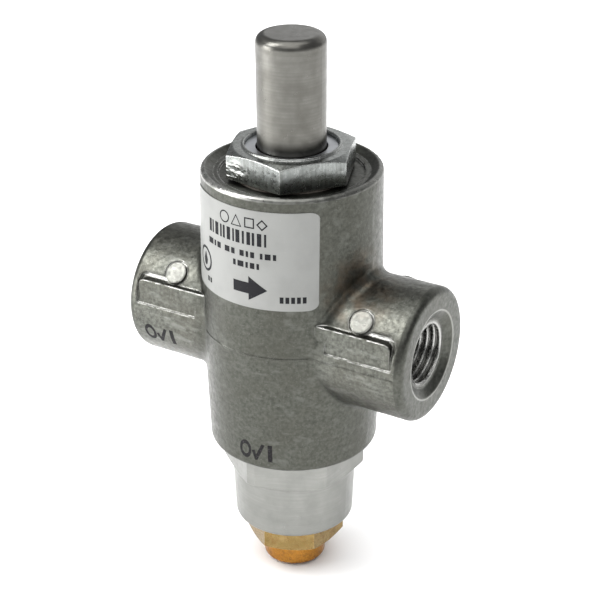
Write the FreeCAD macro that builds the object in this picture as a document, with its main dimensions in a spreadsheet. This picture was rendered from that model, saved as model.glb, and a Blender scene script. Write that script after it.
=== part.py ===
import FreeCAD, Part
import math
import os
import Sketcher

# A thermoelectric safety gas valve with a manual reset button.
# +Z points up along the stem, and +X runs from the inlet port to the outlet port.
# The origin is on the ports' axis, at the first thread of the inlet port.
# Heights are measured from the ports' axis, radii from the stem's axis.

DIMENSIONS = {
    # die-cast body
    "port_reach": 30.3,
    "mouth_depth": 1.25,
    "mouth_radius": 8.75,
    "boss_radius": 13.0,
    "boss_edge": 1.5,
    "thread_minor": 5.74,
    "thread_major": 6.38,
    "thread_pitch": 1.411,
    "thread_reach": 12.0,
    "port_depth": 14.0,
    "passage_radius": 4.2,
    "parting_radius": 17.46,
    "rim_radius": 17.12,
    "rim_height": 31.9,
    "recess_height": 30.4,
    "base_radius": 16.56,
    "base_height": -25.0,
    "web_half": 3.0,
    "orifice_radius": 4.5,
    "seat_lip": 0.6,
    "upper_bore": 9.3,
    "lower_bore": 10.5,
    "tap_radius": 11.0,
    "flat_distance": 12.4,
    "flat_low": 1.7,
    "flat_high": 6.8,
    "pin_radius": 2.2,
    "pin_reach": 20.5,
    # bonnet nut and reset button
    "nut_flats": 22.2,
    "nut_low": 31.0,
    "nut_high": 36.1,
    "nut_foot": 22.5,
    "nut_floor": 26.5,
    "nut_bore": 8.0,
    "washer_radius": 8.72,
    "washer_low": 35.0,
    "button_radius": 6.5,
    "button_low": 32.9,
    "button_high": 57.2,
    "button_bore": 5.0,
    "button_roof": 53.5,
    "stem_radius": 1.6,
    "stem_low": 0.05,
    # poppet and its stem
    "poppet_radius": 6.6,
    "facing_thick": 2.0,
    "poppet_thick": 1.4,
    "armature_radius": 7.4,
    "armature_low": -21.0,
    "armature_high": -19.4,
    "rod_radius": 1.2,
    # magnet unit and its housing
    "pole_height": -24.03,
    "cap_height": -15.75,
    "spigot_height": -16.6,
    "housing_bore": 9.6,
    "hex_flats": 25.4,
    "hex_round": 14.15,
    "hex_high": -25.6,
    "hex_low": -31.8,
    "neck_radius": 12.4,
    "cup_radius": 11.9,
    "cup_low": -43.5,
    "cup_floor": -41.0,
    "fitting_flats": 17.46,
    "fitting_hex_low": -48.9,
    "fitting_low": -54.3,
    "fitting_radius": 6.3,
    "fitting_bore": 3.95,
    # label
    "label_low": 10.1,
    "label_high": 29.4,
    "label_half": 13.4,
    "label_thick": 0.1,
    "label_corner": 1.3,
}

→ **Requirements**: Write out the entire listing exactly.

→ **The reply**:
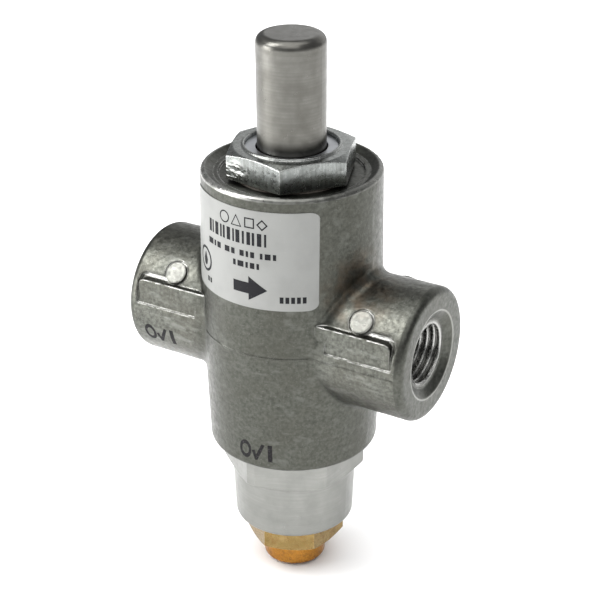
Write the FreeCAD macro that builds the object in this picture as a document, with its main dimensions in a spreadsheet. This picture was rendered from that model, saved as model.glb, and a Blender scene script. Write that script after it.
=== part.py ===
import FreeCAD, Part
import math
import os
import Sketcher

# A thermoelectric safety gas valve with a manual reset button.
# +Z points up along the stem, and +X runs from the inlet port to the outlet port.
# The origin is on the ports' axis, at the first thread of the inlet port.
# Heights are measured from the ports' axis, radii from the stem's axis.

DIMENSIONS = {
    # die-cast body
    "port_reach": 30.3,
    "mouth_depth": 1.25,
    "mouth_radius": 8.75,
    "boss_radius": 13.0,
    "boss_edge": 1.5,
    "thread_minor": 5.74,
    "thread_major": 6.38,
    "thread_pitch": 1.411,
    "thread_reach": 12.0,
    "port_depth": 14.0,
    "passage_radius": 4.2,
    "parting_radius": 17.46,
    "rim_radius": 17.12,
    "rim_height": 31.9,
    "recess_height": 30.4,
    "base_radius": 16.56,
    "base_height": -25.0,
    "web_half": 3.0,
    "orifice_radius": 4.5,
    "seat_lip": 0.6,
    "upper_bore": 9.3,
    "lower_bore": 10.5,
    "tap_radius": 11.0,
    "flat_distance": 12.4,
    "flat_low": 1.7,
    "flat_high": 6.8,
    "pin_radius": 2.2,
    "pin_reach": 20.5,
    # bonnet nut and reset button
    "nut_flats": 22.2,
    "nut_low": 31.0,
    "nut_high": 36.1,
    "nut_foot": 22.5,
    "nut_floor": 26.5,
    "nut_bore": 8.0,
    "washer_radius": 8.72,
    "washer_low": 35.0,
    "button_radius": 6.5,
    "button_low": 32.9,
    "button_high": 57.2,
    "button_bore": 5.0,
    "button_roof": 53.5,
    "stem_radius": 1.6,
    "stem_low": 0.05,
    # poppet and its stem
    "poppet_radius": 6.6,
    "facing_thick": 2.0,
    "poppet_thick": 1.4,
    "armature_radius": 7.4,
    "armature_low": -21.0,
    "armature_high": -19.4,
    "rod_radius": 1.2,
    # magnet unit and its housing
    "pole_height": -24.03,
    "cap_height": -15.75,
    "spigot_height": -16.6,
    "housing_bore": 9.6,
    "hex_flats": 25.4,
    "hex_round": 14.15,
    "hex_high": -25.6,
    "hex_low": -31.8,
    "neck_radius": 12.4,
    "cup_radius": 11.9,
    "cup_low": -43.5,
    "cup_floor": -41.0,
    "fitting_flats": 17.46,
    "fitting_hex_low": -48.9,
    "fitting_low": -54.3,
    "fitting_radius": 6.3,
    "fitting_bore": 3.95,
    # label
    "label_low": 10.1,
    "label_high": 29.4,
    "label_half": 13.4,
    "label_thick": 0.1,
    "label_corner": 1.3,
}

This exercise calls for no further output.